◆ Written problem ◆
In the listing below, find the line holding "The build123d and" and the line holding "inner_turn = math.degrees(math.acos((barrel_wall_y". Write out those two lines and all lines between, exactly, and nothing more.

◆ Data in this exercise ◆
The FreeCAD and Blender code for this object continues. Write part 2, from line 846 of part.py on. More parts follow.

---

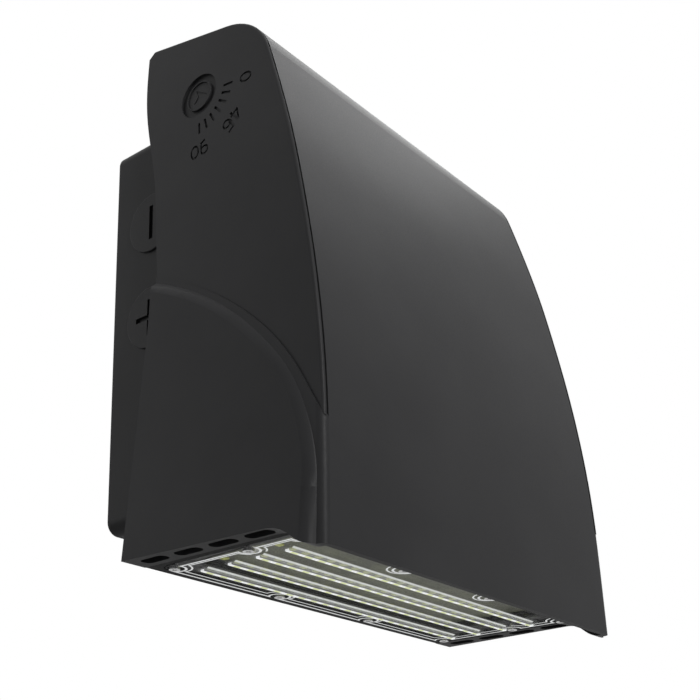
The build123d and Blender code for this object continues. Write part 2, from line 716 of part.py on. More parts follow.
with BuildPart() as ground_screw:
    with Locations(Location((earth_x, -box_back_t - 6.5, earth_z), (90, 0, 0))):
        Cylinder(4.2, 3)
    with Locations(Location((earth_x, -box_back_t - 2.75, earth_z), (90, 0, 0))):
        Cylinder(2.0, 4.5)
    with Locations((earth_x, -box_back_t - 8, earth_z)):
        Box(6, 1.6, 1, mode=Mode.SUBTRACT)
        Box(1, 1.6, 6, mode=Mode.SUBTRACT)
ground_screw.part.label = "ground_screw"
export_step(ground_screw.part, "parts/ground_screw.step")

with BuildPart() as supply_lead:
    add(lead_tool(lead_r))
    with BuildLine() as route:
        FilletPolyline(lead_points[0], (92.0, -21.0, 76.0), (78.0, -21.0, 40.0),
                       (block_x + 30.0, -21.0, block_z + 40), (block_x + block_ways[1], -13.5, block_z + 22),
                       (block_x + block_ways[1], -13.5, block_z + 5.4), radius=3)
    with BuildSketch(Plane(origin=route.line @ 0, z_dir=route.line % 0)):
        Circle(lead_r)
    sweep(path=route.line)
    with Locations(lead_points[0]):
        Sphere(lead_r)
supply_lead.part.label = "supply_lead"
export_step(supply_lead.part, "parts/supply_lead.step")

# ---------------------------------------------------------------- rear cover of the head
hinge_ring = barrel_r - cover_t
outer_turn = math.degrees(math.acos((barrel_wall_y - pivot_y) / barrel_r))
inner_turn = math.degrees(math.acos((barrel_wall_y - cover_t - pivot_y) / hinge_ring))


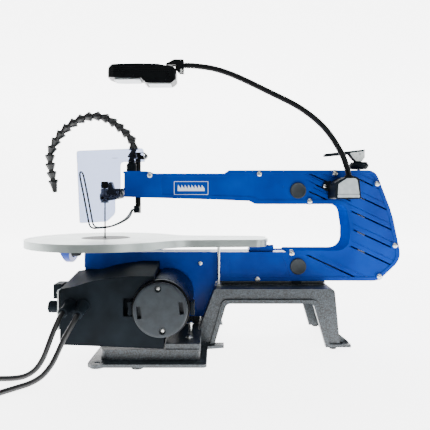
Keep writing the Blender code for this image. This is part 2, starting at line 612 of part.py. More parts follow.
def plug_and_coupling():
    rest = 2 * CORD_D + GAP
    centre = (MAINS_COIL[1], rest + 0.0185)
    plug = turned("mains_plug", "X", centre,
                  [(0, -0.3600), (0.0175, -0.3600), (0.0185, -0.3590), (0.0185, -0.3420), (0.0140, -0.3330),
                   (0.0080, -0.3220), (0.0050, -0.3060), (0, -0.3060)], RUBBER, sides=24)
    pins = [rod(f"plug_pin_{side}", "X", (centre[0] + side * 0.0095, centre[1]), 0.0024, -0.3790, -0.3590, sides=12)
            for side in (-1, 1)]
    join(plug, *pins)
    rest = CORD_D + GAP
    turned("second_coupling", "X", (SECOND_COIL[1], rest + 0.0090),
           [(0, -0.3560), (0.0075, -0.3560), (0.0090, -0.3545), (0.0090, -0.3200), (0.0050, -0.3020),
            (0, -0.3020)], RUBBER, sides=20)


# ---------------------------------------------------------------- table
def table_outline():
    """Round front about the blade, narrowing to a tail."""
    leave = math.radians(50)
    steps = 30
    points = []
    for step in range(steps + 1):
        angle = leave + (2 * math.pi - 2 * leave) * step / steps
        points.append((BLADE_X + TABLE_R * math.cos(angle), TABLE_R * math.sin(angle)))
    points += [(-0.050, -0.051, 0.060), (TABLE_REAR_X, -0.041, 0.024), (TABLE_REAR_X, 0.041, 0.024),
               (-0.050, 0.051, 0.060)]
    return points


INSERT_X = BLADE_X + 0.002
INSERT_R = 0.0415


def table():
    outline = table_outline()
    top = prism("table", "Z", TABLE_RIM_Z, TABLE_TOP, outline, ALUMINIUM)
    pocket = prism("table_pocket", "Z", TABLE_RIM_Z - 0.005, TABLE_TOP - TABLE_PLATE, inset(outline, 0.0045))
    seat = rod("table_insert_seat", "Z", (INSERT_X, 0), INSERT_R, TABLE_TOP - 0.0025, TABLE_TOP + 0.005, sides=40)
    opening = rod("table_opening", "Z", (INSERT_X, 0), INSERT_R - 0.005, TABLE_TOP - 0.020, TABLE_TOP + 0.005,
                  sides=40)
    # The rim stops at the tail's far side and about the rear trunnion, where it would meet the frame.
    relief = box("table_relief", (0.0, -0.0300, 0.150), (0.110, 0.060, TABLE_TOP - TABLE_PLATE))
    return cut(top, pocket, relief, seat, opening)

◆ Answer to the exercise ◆
The build123d and Blender code for this object continues. Write part 2, from line 716 of part.py on. More parts follow.
with BuildPart() as ground_screw:
    with Locations(Location((earth_x, -box_back_t - 6.5, earth_z), (90, 0, 0))):
        Cylinder(4.2, 3)
    with Locations(Location((earth_x, -box_back_t - 2.75, earth_z), (90, 0, 0))):
        Cylinder(2.0, 4.5)
    with Locations((earth_x, -box_back_t - 8, earth_z)):
        Box(6, 1.6, 1, mode=Mode.SUBTRACT)
        Box(1, 1.6, 6, mode=Mode.SUBTRACT)
ground_screw.part.label = "ground_screw"
export_step(ground_screw.part, "parts/ground_screw.step")

with BuildPart() as supply_lead:
    add(lead_tool(lead_r))
    with BuildLine() as route:
        FilletPolyline(lead_points[0], (92.0, -21.0, 76.0), (78.0, -21.0, 40.0),
                       (block_x + 30.0, -21.0, block_z + 40), (block_x + block_ways[1], -13.5, block_z + 22),
                       (block_x + block_ways[1], -13.5, block_z + 5.4), radius=3)
    with BuildSketch(Plane(origin=route.line @ 0, z_dir=route.line % 0)):
        Circle(lead_r)
    sweep(path=route.line)
    with Locations(lead_points[0]):
        Sphere(lead_r)
supply_lead.part.label = "supply_lead"
export_step(supply_lead.part, "parts/supply_lead.step")

# ---------------------------------------------------------------- rear cover of the head
hinge_ring = barrel_r - cover_t
outer_turn = math.degrees(math.acos((barrel_wall_y - pivot_y) / barrel_r))
inner_turn = math.degrees(math.acos((barrel_wall_y - cover_t - pivot_y) / hinge_ring))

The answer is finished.